Brotherhood News

Preacher Oran Burt and wife Carolyn retire after 50 years

N. LITTLE ROCK, AR (BNC) ─ On Sunday gospel preacher Oran Burt sent out the following to the congregation on Somers Avenue, which he has served for 50 years.

“I once was young but now I’m old, yet I have not seen the righteous forsaken” Proverbs 37:25.

I was young, 24, when I moved here to work with this congregation. Now, I am old, 74, as I announce my retirement at the end of this month, November, 2023.

God has opened a door of opportunity for us in Russellville, AR. An elder and his wife are building a new house and it will be finished soon. We have purchased their current house.

This little place is on two acres, up on the back side of Crow Mountain. It is outside the city limits, but is in a nice neighborhood yet with country living. It is a smaller house than we have now, but will be fine for us. You may recall seeing that big red and white sign with a Razorback Hog mounted on the cliff just outside Atkins (near Pottsville & Russellville on I-40). That rocky cliff is part of Crow Mountain, the south side ridge of it. Our place will be behind that on the other side, but still up on the mountain.

There in Pope County, like surrounding counties there are congregations of the church of Christ just about every seven miles or so.

We plan to move there at the end of this month. There is so much to do in order to pull up all the roots we have put down here over the past 50 years. And, this short note cannot possibly unpack all the emotions, experiences, and challenges that make up the very fabric of our lives. We raised our children and grandchildren here. I believe this poem by James Russell Lowell captures much of what I feel right now.

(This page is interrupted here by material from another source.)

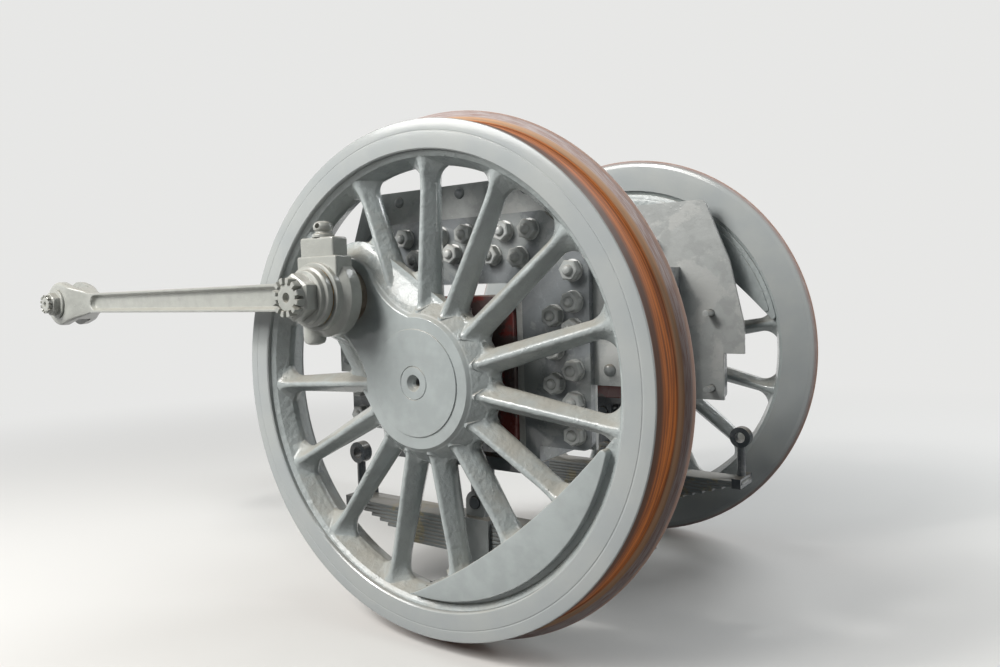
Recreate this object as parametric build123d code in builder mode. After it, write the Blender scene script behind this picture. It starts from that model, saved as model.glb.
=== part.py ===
from build123d import *
import math
import os

# Coupled wheelset of a steam locomotive, with the axleboxes, horn blocks, springs and coupling rods
# that go with it. Millimetres, +Z up, X along the track, Y across it, the left side at low Y.
# The origin is where the axle line crosses the left horn block's seat on the frame.
# "Out" is a distance from the locomotive's centre line, so the left side is at y = SEAT - out.

# Across the locomotive
SEAT = 425.0            # centre line to the frame's outer face
FACE = 625.0            # centre line to the outer face of a tyre

# Tyre
TYRE_WIDTH = 130.0
EDGE_R = 622.5          # outer edge, below the front chamfer
TREAD_R = 627.5         # tread beside the flange root
TREAD_WIDTH = 86.0
FLANGE_R = 658.5
FLANGE_TIP = 16.0       # width of the flange's crest
TYRE_BORE_R = 552.0

# Wheel centre
RIM_WALL = 31.0         # at the middle, where it is thickest
RIM_LIP = 13.0          # wall at the front and back edges
RIM_SLOPE = 9.0         # each lip's fall from the tyre to its inner edge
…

Read it slowly as it speaks from my heart to yours:

“FULL MANY NOBLE FRIENDS”

Full many noble friends my soul hath known,
Women and men, who in my memory
Have sown such beauty as can never die;
And many times, when I seem all alone,
Within my heart, I call up one by one
The joys I shared with them, the unlaced hours
Of laughing thoughts, that came and went like flowers,
Or higher argument, Apollo’s own;
Those listening eyes that gave nobility
To humblest verses writ and read for love,
Those burning words of high democracy,
Those doubts that through the vague abyss would rove
And lean o’er chasms that took away the breath─
When I forget them, may it be in death!